Vanishing Labour and Subsistence

Social Security and Minimum Subsistence

In our worlds, social security acts as a political correction to the labour market mechanism. This mechanism determines the level of wages and the demand for labour. Demand runs chronically short of supply in many segments, and this means chronical unemployment. Because we do not allow the unemployed's income to fall below subsistence, we make a correction politically: we oblige the employed to pay some tax or premium, and use it to finance unemployment benefits. This is the origin of our discussions of the limits to be set to this correction: we equate this to the limits we have to set to political distortion of the free labour market process.

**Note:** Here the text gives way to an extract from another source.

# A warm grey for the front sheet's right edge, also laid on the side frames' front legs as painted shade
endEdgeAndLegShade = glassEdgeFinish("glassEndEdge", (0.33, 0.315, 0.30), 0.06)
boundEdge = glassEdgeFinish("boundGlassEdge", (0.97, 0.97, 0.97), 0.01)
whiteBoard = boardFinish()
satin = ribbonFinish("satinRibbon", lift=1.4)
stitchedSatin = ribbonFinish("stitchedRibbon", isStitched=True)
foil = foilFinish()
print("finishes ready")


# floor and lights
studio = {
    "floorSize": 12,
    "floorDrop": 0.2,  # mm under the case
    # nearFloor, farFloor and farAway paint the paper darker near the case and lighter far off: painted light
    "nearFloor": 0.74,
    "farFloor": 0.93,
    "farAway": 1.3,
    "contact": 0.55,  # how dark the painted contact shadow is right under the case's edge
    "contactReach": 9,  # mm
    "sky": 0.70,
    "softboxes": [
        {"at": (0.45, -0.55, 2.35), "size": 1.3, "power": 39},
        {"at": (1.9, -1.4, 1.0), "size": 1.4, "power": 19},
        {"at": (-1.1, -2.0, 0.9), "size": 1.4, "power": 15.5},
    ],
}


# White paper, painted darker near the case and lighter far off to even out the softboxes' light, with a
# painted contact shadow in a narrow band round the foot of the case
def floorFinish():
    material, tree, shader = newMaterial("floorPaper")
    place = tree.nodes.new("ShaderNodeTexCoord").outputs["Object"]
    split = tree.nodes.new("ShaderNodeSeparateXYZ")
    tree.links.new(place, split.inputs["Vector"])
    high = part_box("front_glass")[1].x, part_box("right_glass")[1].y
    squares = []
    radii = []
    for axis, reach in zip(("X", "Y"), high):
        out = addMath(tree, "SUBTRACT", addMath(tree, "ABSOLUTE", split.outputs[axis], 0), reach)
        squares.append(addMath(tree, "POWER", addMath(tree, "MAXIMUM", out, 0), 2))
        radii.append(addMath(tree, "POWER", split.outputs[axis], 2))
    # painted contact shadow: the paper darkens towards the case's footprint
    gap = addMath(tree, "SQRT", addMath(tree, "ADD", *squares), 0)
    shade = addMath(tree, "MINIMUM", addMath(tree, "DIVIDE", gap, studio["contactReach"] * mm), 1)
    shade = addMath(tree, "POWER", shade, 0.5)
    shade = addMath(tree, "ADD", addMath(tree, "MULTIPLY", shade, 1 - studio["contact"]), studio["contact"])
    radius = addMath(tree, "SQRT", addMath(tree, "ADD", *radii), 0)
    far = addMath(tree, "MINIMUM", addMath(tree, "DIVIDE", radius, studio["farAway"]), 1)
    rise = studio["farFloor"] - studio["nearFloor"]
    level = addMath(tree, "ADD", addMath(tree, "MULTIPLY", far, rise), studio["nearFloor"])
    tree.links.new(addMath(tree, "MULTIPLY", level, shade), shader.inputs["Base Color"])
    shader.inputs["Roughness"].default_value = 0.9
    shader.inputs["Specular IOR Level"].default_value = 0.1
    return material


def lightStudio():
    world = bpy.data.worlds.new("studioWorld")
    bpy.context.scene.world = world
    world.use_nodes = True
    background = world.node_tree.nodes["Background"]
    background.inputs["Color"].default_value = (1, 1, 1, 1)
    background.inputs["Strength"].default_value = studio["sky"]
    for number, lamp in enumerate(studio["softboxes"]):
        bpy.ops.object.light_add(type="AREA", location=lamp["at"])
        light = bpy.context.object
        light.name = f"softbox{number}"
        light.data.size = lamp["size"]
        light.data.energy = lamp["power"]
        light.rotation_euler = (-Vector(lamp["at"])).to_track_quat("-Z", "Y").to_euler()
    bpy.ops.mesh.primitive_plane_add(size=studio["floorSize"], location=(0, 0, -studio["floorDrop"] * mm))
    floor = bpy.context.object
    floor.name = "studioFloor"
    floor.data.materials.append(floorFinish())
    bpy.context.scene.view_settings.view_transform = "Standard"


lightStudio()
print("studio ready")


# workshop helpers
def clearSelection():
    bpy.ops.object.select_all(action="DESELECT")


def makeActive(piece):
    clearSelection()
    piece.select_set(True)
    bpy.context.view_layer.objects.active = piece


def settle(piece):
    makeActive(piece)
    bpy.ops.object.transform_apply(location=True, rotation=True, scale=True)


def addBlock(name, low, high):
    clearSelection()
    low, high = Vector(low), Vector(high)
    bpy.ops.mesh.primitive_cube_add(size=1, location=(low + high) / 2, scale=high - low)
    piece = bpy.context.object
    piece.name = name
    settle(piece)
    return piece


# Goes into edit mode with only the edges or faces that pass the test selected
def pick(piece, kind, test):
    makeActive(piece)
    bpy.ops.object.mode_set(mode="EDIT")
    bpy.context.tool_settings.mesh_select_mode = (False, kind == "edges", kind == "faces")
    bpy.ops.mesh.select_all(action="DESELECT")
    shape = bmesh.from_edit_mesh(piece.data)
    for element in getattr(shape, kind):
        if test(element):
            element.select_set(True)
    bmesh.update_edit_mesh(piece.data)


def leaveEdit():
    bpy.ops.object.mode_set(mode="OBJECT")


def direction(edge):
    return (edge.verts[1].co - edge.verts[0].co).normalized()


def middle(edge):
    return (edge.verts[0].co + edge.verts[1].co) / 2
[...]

It would take us a lot of effort to explain to a Eunian what we mean by "distortion" in this context.

Eunians have "social security", though, for it is impossible for people with a high labour preference to buy Labour Rights from those with a low labour preference at a price that would set the latter below subsistence. The potentially unemployed would simply not sell their Labour Rights at such a price, and prefer to buy an additional Labour Right and occupy a job. At such a Labour Right-price, everybody would be on the demand side. So, the Labour Right-price will rise.

But the same social security applies to the potentially employed! The Labour Right-price can never rise so high as to bring them below subsistence. Such a price would pull them all to the supply side, and the market would bring the Labour Right-price down.

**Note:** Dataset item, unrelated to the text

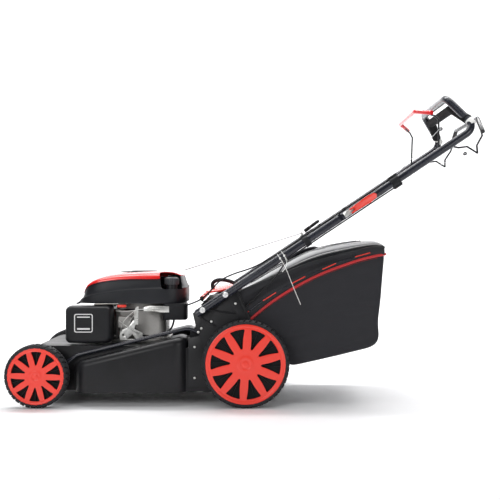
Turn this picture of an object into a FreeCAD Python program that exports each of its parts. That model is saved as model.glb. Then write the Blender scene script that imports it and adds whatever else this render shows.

In so far as the term "social security" is applicable to Eu, it is so in the sense that no one needs fear to sink below subsistence. In our worlds, this is felt as a one-sided warrant to the unemployed, but in Eu it is a perfectly symmetrical guarantee. So, how to explain to a Eunian what we mean by limits to social security?

Eunians do not determine politically what is "minimum subsistence". Everybody has his own ideas on his own minimum subsistence, (though of course you cannot set your limit so luxuriously high that you can reach it neither by working nor by preferring unemployment).

In a sense, therefore, Eunians have a basic income. But unemployed Eunians do not have the feeling they "do nothing for it". They have chosen to sell their right to work, a right they have in the exact proportion of 80%, as determined by the decree of the Labour Bank. This abstinence from labour is, in EU, recognized as a sacrifice.